First, Haskell lists are similar to Lisp lists. A Haskell list is either [], the analogue of nil, or first:rest, the equivalent of (cons first rest).

Where Lispers use (if (nil? ls) handle-nil-case handle-cons-case), Haskellers use pattern matching instead:

case ls of
    [] -> handleNilCase
    first:rest -> handleConsCase -- first and rest are variables bound to the parts of the list

We can say that fmap has type (a -> b) -> [a] -> [b]. A list of a is written [a].

fmap :: (a -> b) -> [a] -> [b]
fmap _ [] = [] -- Handle the nil case
fmap f (x:xs) = (f x):(fmap f xs) -- Handle the cons case

However, lists aren't the only thing that can be fmapped. For example, maybes can be fmapped as well: fmap :: (a -> b) -> Maybe a -> Maybe b

So can IO actions: fmap :: (a -> b) -> IO a -> IO b

We can generalize fmap :: (a -> b) -> f a -> f b.

The functor typeclass allows types to provide their own definitions of fmap:

class Functor f where
    fmap :: (a -> b) -> f a -> f b

instance Functor [] where
    fmap _ [] = []
    fmap f (x:xs) = (f x):(fmap f xs)

Monad is similar.
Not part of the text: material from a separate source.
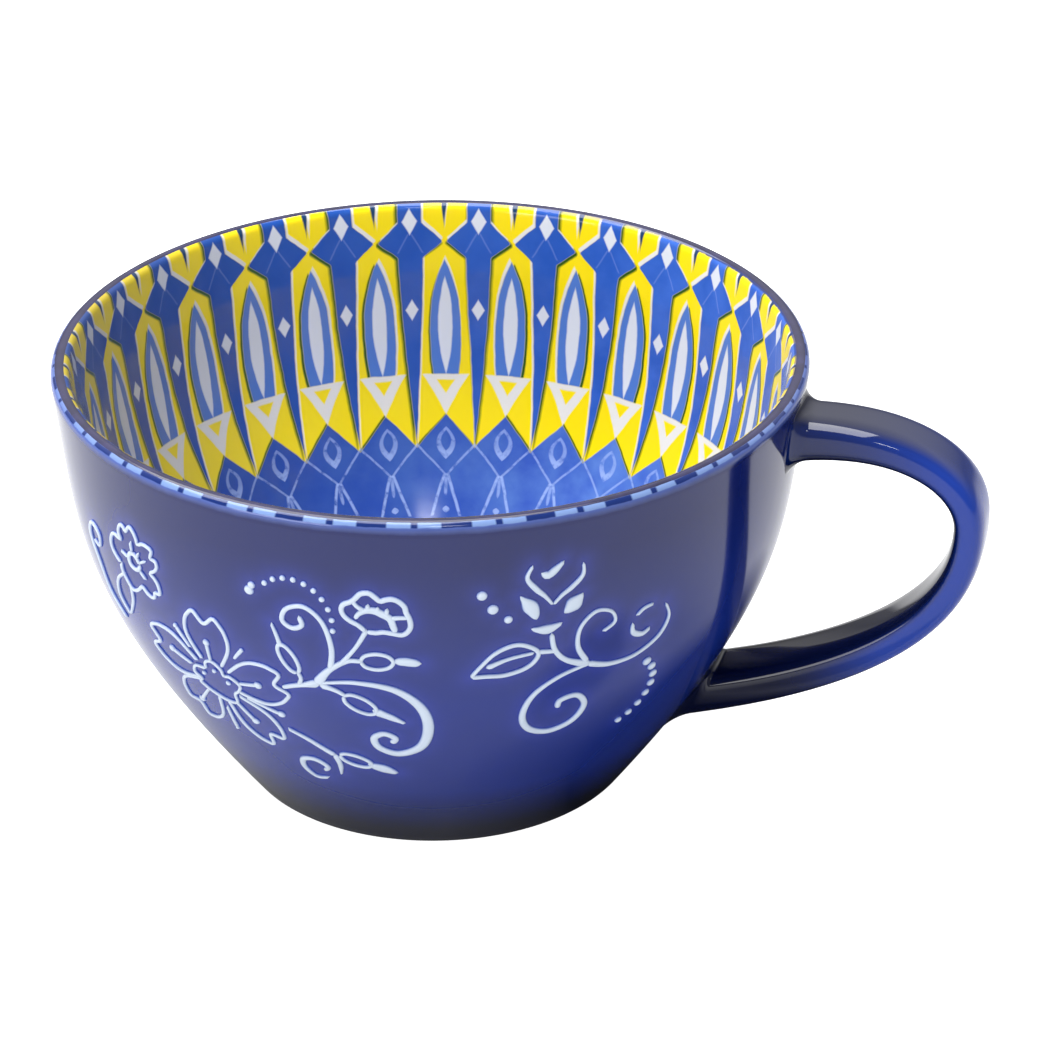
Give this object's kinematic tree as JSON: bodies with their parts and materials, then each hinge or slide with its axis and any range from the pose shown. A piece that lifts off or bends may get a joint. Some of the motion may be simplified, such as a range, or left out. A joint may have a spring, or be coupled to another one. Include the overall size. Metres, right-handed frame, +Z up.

The type of (>>=) might be [a] -> (a -> [b]) -> [b]. That is, it takes a list of a and a function from a to a list of b, and returns a list of b.

However, lists aren't the only thing that can be flatmapped. A more general type would be m a -> (a -> m b) -> m b for some monadic type m.

I just realized, seeing fmap might be confusing. fmap means map, not flatmap! (>>=) is flatmap! I believe that the "f" in fmap means "functor." In a design decision now seen as poor, Haskell has a map function that is the same thing as fmap, but only for lists,

Ah. It took me a while to see why that should be the type signature of flatmap but I think I understand. It's still headache-inducing, though.